In the first place bodies combine only in fixed proportions, which is a necessary consequence if they consist of definite indivisible particles, but inconceivable if the substance of each is indefinitely divisible. Thus water is formed in one way and one only: by uniting one volume or molecule of oxygen with two of hydrogen, and any excess of one or the other is left out and remains uncombined. But if the molecules could be divided into halves, quarters, and so on indefinitely, there can be no reason why their union should take place always in this one proportion and this only.

A still more conclusive proof is furnished by the behaviour of substances which exist in the form of gases. If a jar is filled with one gas, a second and third gas can be poured into it as readily as into a vacuum, the result being that the pressure on the sides of the jar is exactly equal to the sum of the separate pressures of each separate gas. This evidently means that the first gas does not occupy the whole space, but that its particles are like a battalion of soldiers in loose skirmishing order, with such intervals between each unit that a second and third battalion can be marched in and placed on the same ground, without disturbing the formation, and with the result only of increasing the intensity of the fire.

Now gas is matter as much as solids or liquids, and in the familiar instance of water we see that it is merely a question of more or less heat whether the same matter exists as ice, water, or steam. The number and nature of the molecules is not changed, only in the one case they are close to one another and solidly linked together; in the other, further removed and free to move about one another, though still held together as a mass by their mutual attractions; and in the third, still further apart, so that their mutual attraction is lost and they dart about, each with its own proper motion, bombarding the surface which contains them, and by the resultant of their impacts producing pressure.

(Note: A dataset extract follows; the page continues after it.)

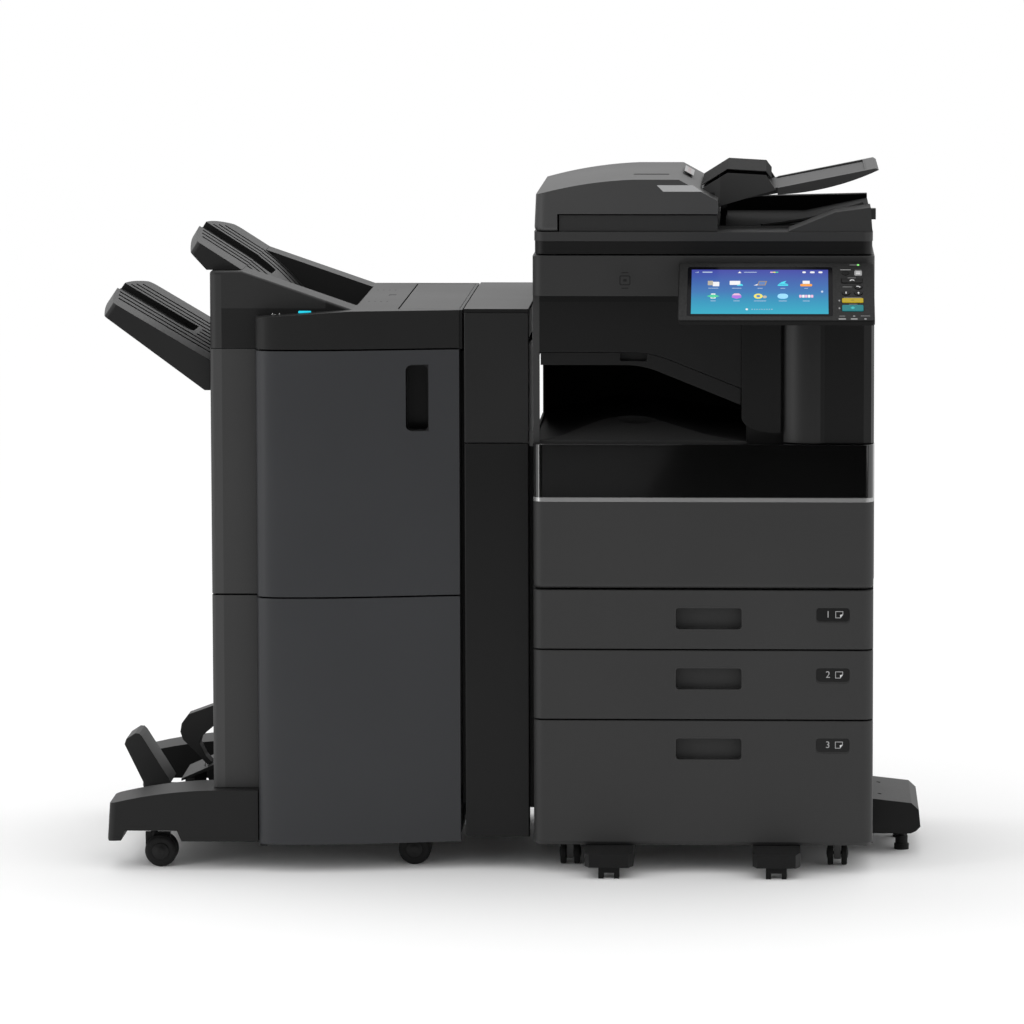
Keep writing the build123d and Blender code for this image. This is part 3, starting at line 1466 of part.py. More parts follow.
def lower_line(x):
    """The lower bed's side view from x down to its foot."""
    run, drop = lower_top[1][0] - lower_top[0][0], lower_top[0][1] - lower_top[1][1]
    angle = atan2(drop, run)
    return [(x, lower_top[0][1] - (x - lower_top[0][0]) * drop / run, angle), (*lower_top[1], angle)]


def shifted(line, out):
    """The points of a side view, moved out of its face."""
    return [(x + out * sin(angle), z + out * cos(angle)) for x, z, angle in line]


def draw(points):
    """Draws a side view: one straight run, or two joined by an arc."""
    Line(points[0], points[1])
    if len(points) > 2:
        ThreePointArc(*points[1:4])
        Line(points[3], points[4])


def strip(line, depth, y, mode):
    """A strip along a bed's side view, from just above it down to a depth."""
    above, below = shifted(line, 3), shifted(line, -depth)
    with BuildSketch(at_front(y[0])) as side:
        with BuildLine():
            draw(above)
            draw(below)
            Line(above[0], below[0])
            Line(above[-1], below[-1])
        make_face()
    extrude(side.sketch, amount=-(y[1] - y[0]), mode=mode)


def finger_slot(line, nose, y, end_x):
    """The solid that a finger slot takes out of a tray, open at the tray's tip."""
    middle = (y[0] + y[1]) / 2
    with BuildPart() as slot:
        strip(line(nose - 10), finger_depth, (middle - finger_half, middle + finger_half), Mode.ADD)
        with BuildSketch() as plan:
            with Locations(((nose - 30 + end_x) / 2, middle)):
                Rectangle(end_x - nose + 30, 2 * finger_half)
            inner = plan.vertices().group_by(Axis.X)[-1].sort_by(Axis.Y)
            fillet(inner[0], slot_corner)
        extrude(plan.sketch, amount=2 * z_top, mode=Mode.INTERSECT)
    return slot.part


def shape_tip(height, nose, corners, lean, y):
    """Rounds a tray's outer end as seen from above, with a leaning end face."""
    middle = (nose, (y[0] + y[1]) / 2)
    with BuildSketch(Plane.XY.offset(height)) as plan:
        with BuildLine():
            TangentArc(middle, (corners[0], y[0]), tangent=(0, -1))
            TangentArc(middle, (corners[1], y[1]), tangent=(0, 1))
            Polyline((corners[0], y[0]), (fin_r, y[0]), (fin_r, y[1]), (corners[1], y[1]))
        make_face()
        outer = plan.vertices().filter_by(lambda v: nose + 1 < v.X < fin_r - 1)
        fillet(outer.sort_by(Axis.Y)[0], tip_r[0])
        outer = plan.vertices().filter_by(lambda v: nose + 1 < v.X < fin_r - 1)
        fillet(outer.sort_by(Axis.Y)[-1], tip_r[1])
    steep = (1 + lean**2) ** 0.5
    along = Vector(lean / steep, 0, 1 / steep)
    extrude(plan.sketch, amount=260, dir=along, both=True, mode=Mode.INTERSECT)


def grooves(line, height, nose, corners, lean, y):
    """The long grooves on either side of a tray's finger slot."""
    middle, half = (y[0] + y[1]) / 2, (y[1] - y[0]) / 2
    up = line(nose)[0][1] - height
    for side, corner in zip((-1, 1), corners):
        for i in range(groove_count):
            offset = finger_half + groove_start + i * groove_pitch
            edge = nose + (corner - nose) * (offset / half) ** 2
            at = middle + side * offset
            groove = (at - groove_w / 2, at + groove_w / 2)
            strip(line(edge + up * lean / (1 + lean) + lip), groove_depth, groove, Mode.SUBTRACT)


upper_slot = finger_slot(upper_line, upper_nose, upper_y, fin_l + 84)
with BuildPart() as upper_tray:
    far = upper_nose - 30
    bed = upper_line(far)
    rim_end = far + (bed[0][1] - upper_root[1]) / tan(upper_slope)
    far_low = (far, upper_root[1] + (upper_root[0] - far) * upper_rise)
    prism([bed[0][:2], (rim_end, upper_root[1]), upper_root, far_low], upper_y)
    # The bed in the well, with a flat underside over the tower's left wall.
    face, low = shifted(bed, 0), shifted(bed, -bed_t)
    low[0] = (low[0][0] + (low[0][1] - upper_root[1]) / tan(upper_slope), upper_root[1])
    low[-1] = (low[3][0] + (low[3][1] - foot_z) / tan(foot_slope), foot_z)
    with BuildSketch(at_front(well_in[0] + 1)):
        with BuildLine():
            draw(face)
            draw(low)
            Line(face[-1], low[-1])
            Polyline(face[0], far_low, upper_root, low[0])
        make_face()
    extrude(amount=-(well_in[1] - well_in[0] - 2))
    upper_height = upper_root[1] + (upper_root[0] - upper_nose) * upper_rise
    upper_tip = (upper_height, upper_nose, upper_corners, upper_lean, upper_y)
    shape_tip(*upper_tip)
    grooves(upper_line, *upper_tip)
    add(upper_slot, mode=Mode.SUBTRACT)
save(upper_tray, "upper_tray")

lower_slot = finger_slot(lower_line, lower_nose, lower_y, fin_l - 53)
with BuildPart() as lower_tray:
    far = lower_nose - 30
    far_low = (far, lower_root[1] + (lower_root[0] - far) * lower_rise)
    foot = (fin_l - 2, lower_root[1])
    prism([lower_line(far)[0][:2], lower_top[1], foot, lower_root, far_low], lower_y)
    lower_height = lower_root[1] + (lower_root[0] - lower_nose) * lower_rise
    lower_tip = (lower_height, lower_nose, lower_corners, lower_lean, lower_y)
    shape_tip(*lower_tip)
    grooves(lower_line, *lower_tip)
    add(lower_slot, mode=Mode.SUBTRACT)
    # Three short grooves between the finger slot's end and the foot.
    middle = (lower_y[0] + lower_y[1]) / 2
    for i in range(-1, 2):
        at = middle + i * groove_pitch
        groove = (at - groove_w / 2, at + groove_w / 2)
        strip(lower_line(fin_l - 46), groove_depth, groove, Mode.SUBTRACT)
    for y in slot_y:
        block((fin_l - 3, fin_l + skin - 0.4), (y + 0.4, y + slot_w - 0.4), hook_z)
save(lower_tray, "lower_tray")

flap_x = (fin_l + 323.0, fin_r - 5.0)
flap_y = (side_plane + 14.0, fin_back - 18.0)
flap_t = 6.0
flap_pin = (flap_y[1] - 4.0, z_flat - flap_t / 2)
flap_pin_r = 1.8
brow_r = 5.0  # front edge of the tower and its slope


with BuildPart() as finisher_top_cover:
    prism(
        [
            (fin_l, z_body + 1),
            (fin_l, z_tower),
            (fin_l + 55, z_tower),
            (fin_l + 245, z_flat),
            (fin_r, z_flat),
            (fin_r, z_body + 1),
        ],
        (side_plane, fin_back),
    )
    round_edge = finisher_top_cover.edges().filter_by(Axis.Z).filter_by(
        lambda e: abs(e.center().X - fin_l) < 0.1 and abs(e.center().Y - side_plane) < 0.1
    )
    fillet(round_edge, 12)
    brow = finisher_top_cover.edges().filter_by(
        lambda e: abs(e.center().Y - side_plane) < 0.1
        and e.center().Z > z_flat + 5
        and abs(e.tangent_at(0.5).Z) < 0.9
    )
    fillet(brow, brow_r)
    # The curved front strip, whose top slopes down to the left.
    with BuildSketch(Plane.XY.offset(strip_z[0])):
        with BuildLine():
            door_front()
            Polyline(
                (door_r, front + 31),
                (door_r, side_plane + 8),
                (door_l, side_plane + 8),
                (door_l, front + 14),
            )
        make_face()
    extrude(amount=strip_z[1] - strip_z[0])
    prism(
        [
            (door_l - 1, z_flat - 11),
            (fin_l + 245, z_flat),
            (fin_l + 245, z_flat + 1),
            (door_l - 1, z_flat + 1),
        ],
        (front - 40, side_plane),
        mode=Mode.SUBTRACT,
    )
    # The well of the upper tray, whose floor follows the bed's underside.
    seat = shifted(upper_line(fin_l), -bed_t - tray_gap)
    seat_x = seat[0][0] + (seat[0][1] - z_tower - 30) / tan(upper_slope)
    seat[0] = (seat_x, z_tower + 30)
    seat_z = foot_z - tray_gap
    seat[-1] = (seat[3][0] + (seat[3][1] - seat_z) / tan(foot_slope), seat_z)
    with BuildSketch(at_front(well_in[0])):
        with BuildLine():
            draw(seat)
            Polyline(
                seat[-1],
                (well_r, seat_z),
                (well_r + 13, z_flat),
                (well_r + 13, z_tower + 30),
                seat[0],
            )
        make_face()
    extrude(amount=-(well_in[1] - well_in[0]), mode=Mode.SUBTRACT)
    # Underside hollow, seat and pin holes of the flap.
    block(
        (well_r + 20, fin_r - 6),
        (side_plane + 8, fin_back - 6),
        (z_body, z_flat - flap_t - 7),
        mode=Mode.SUBTRACT,
    )
    block(flap_x, flap_y, (z_flat - flap_t - 0.5, z_flat + 1), mode=Mode.SUBTRACT)
    rod(
        (flap_x[0] - 4, flap_x[1] + 3.5), flap_pin[0], flap_pin[1], flap_pin_r + pin_gap,
        "x", mode=Mode.SUBTRACT,
    )
    # Hinge pin of the upper door.
    rod(*door_pivot, (z_body - door_pin_len, strip_z[0] + 1), pin_r, "z")
save(finisher_top_cover, "finisher_top_cover")

with BuildPart() as finisher_flap:
    block(
        (flap_x[0] + 2.8, flap_x[1] - 0.8),
        (flap_y[0] + 0.8, flap_pin[0]),
        (z_flat - flap_t, z_flat),
    )
    rod((flap_x[0] + 0.8, flap_x[1] - 0.8), *flap_pin, flap_t / 2, "x")
    rod((flap_x[0] - 3, flap_x[1] + 2.5), *flap_pin, flap_pin_r, "x")
save(finisher_flap, "finisher_flap")

# ---------------------------------------------------------------- punch unit

punch_low, punch_top = 59.0, 976.0
punch_seam = 745.0
punch_y = (front + 30.0, front + 590.0)
punch_front_t = 20.0
punch_step = 12.0  # the body is narrower than its covers, on the copier's side
punch_pivot = (punch_l + 6.0, punch_y[0] + 6.0)
punch_pin_r = 2.5
with BuildPart() as punch_unit:
    body_y = (punch_y[0] + punch_front_t, punch_y[1])
    block((punch_l, punch_r - punch_step), body_y, (punch_low, punch_top - 6))
    block(
        (punch_l + skin, punch_r - punch_step - skin),
        (body_y[0] - 1, body_y[1] - skin),
        (punch_low + skin, punch_top - 6 - skin),
        mode=Mode.SUBTRACT,
    )
    front_slab(
        (punch_l, punch_r), (punch_y[0], body_y[0] + 1), (punch_low, punch_seam - seam / 2), 2.5
    )
    block((punch_l, punch_r), punch_y, (punch_top - 6, punch_top))
    # Docking plates towards the copier and the finisher.
    block((punch_r - punch_step, cop_l), (front + 60, front + 300), (105, z_tray - 10))
    block((fin_r - skin, punch_l), (front + 70, front + 560), (110, z_body - 6))
    block((fin_r - skin - 1, punch_r), paper_y, paper_z, mode=Mode.SUBTRACT)
    # Hinge pins of the upper door.
    rod(*punch_pivot, (punch_top - 14, punch_top - 5), punch_pin_r, "z")
    rod(*punch_pivot, (punch_seam - seam / 2 - 1, punch_seam + 8), punch_pin_r, "z")
save(punch_unit, "punch_unit")

with BuildPart() as punch_door:
    front_slab(
        (punch_l, punch_r),
        (punch_y[0], punch_y[0] + punch_front_t - 2),
        (punch_seam + seam / 2 - 1, punch_top - 7),
        2.5,
    )
    for z in ((punch_seam, punch_seam + 9), (punch_top - 15, punch_top)):
        rod(*punch_pivot, z, punch_pin_r + pin_gap, "z", mode=Mode.SUBTRACT)
save(punch_door, "punch_door")
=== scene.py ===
# %% [markdown]
# # A photocopier with a console finisher
# The machine is made of a copier body with three paper drawers, a document feeder, a
# tilting control panel, a narrow punch unit and a tall finisher with two sloping trays.
# Its shapes come packed from CAD as a fixed frame. What is made here is the look: plastics
# with their grain, a lit screen, keys, marks, badges, caster hubs, screws and a smoked lid.

import json
import math

import bmesh
import bpy
from mathutils import Matrix, Vector


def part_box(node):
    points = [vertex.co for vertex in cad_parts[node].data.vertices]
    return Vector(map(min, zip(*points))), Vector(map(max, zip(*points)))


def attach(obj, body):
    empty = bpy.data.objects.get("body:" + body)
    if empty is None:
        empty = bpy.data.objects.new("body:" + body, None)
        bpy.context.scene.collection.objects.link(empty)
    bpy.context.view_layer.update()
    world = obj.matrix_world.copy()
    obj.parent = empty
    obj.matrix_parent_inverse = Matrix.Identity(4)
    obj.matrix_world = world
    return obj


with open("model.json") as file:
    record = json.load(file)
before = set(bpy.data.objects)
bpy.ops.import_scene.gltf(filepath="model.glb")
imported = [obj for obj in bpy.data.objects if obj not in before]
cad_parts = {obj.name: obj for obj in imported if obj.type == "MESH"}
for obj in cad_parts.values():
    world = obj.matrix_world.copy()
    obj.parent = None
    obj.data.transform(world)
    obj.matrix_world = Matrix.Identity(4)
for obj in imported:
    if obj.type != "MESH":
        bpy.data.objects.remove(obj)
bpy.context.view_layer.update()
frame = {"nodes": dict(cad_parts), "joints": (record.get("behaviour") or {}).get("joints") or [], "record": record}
nodes = frame["nodes"]
record = frame["record"]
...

In this latter and simpler form of gas the following laws are found to prevail universally for all substances. Under like conditions volumes vary directly as the temperature and inversely as the pressure. That is to say, the pressure which contains them remaining the same, equal volumes of air, steam, or any other substance in the state of gas, expand into twice the volume if the temperature is doubled, three times if it is tripled, and so on; contracting in the same way if the temperature is lowered. If on the other hand the temperature remains constant, the volume is reduced to one half or one third, if the pressure is doubled or tripled. From these laws the further grand generalisation has been arrived at, that all substances existing in the form of gas contain the same number of molecules in the same volume.

This, which is known as the Law of Avogadro, from the Italian chemist by whom it was first discovered, is the fundamental law of modern chemistry, and the key to all certain and scientific knowledge of the constitution of matter and of the domain of the infinitely small, just as much as the law of gravity is to action of matter in the mass, and the resulting conditions and motions of mechanics and astronomy.

This conclusion obviously follows from it, that difference of weight in different substances arises not from one having more molecules in the same volume than another, but from the molecules themselves being heavier. If we weigh a gallon or litre of hydrogen gas, which is the lightest known substance, and then weighing an equal volume of oxygen gas find that it is sixteen times heavier, we know for certain that the molecule or ultimate particle of oxygen is sixteen times heavier than that of hydrogen.

It is evident that in this way the molecules of all simple substances which can exist in the form of pure gas can be weighed, and their weight expressed in terms of the unit which is generally adopted, that of the molecule of the lightest known substance, hydrogen. But science, not content with this achievement, wants to know not the relative weight only, but the absolute dimensions, qualities, and motions of these little bodies; and whether, although they cannot be divided further by mechanical means, and while retaining the qualities of the substances they build up, they are really ultimate and indivisible particles or themselves composites.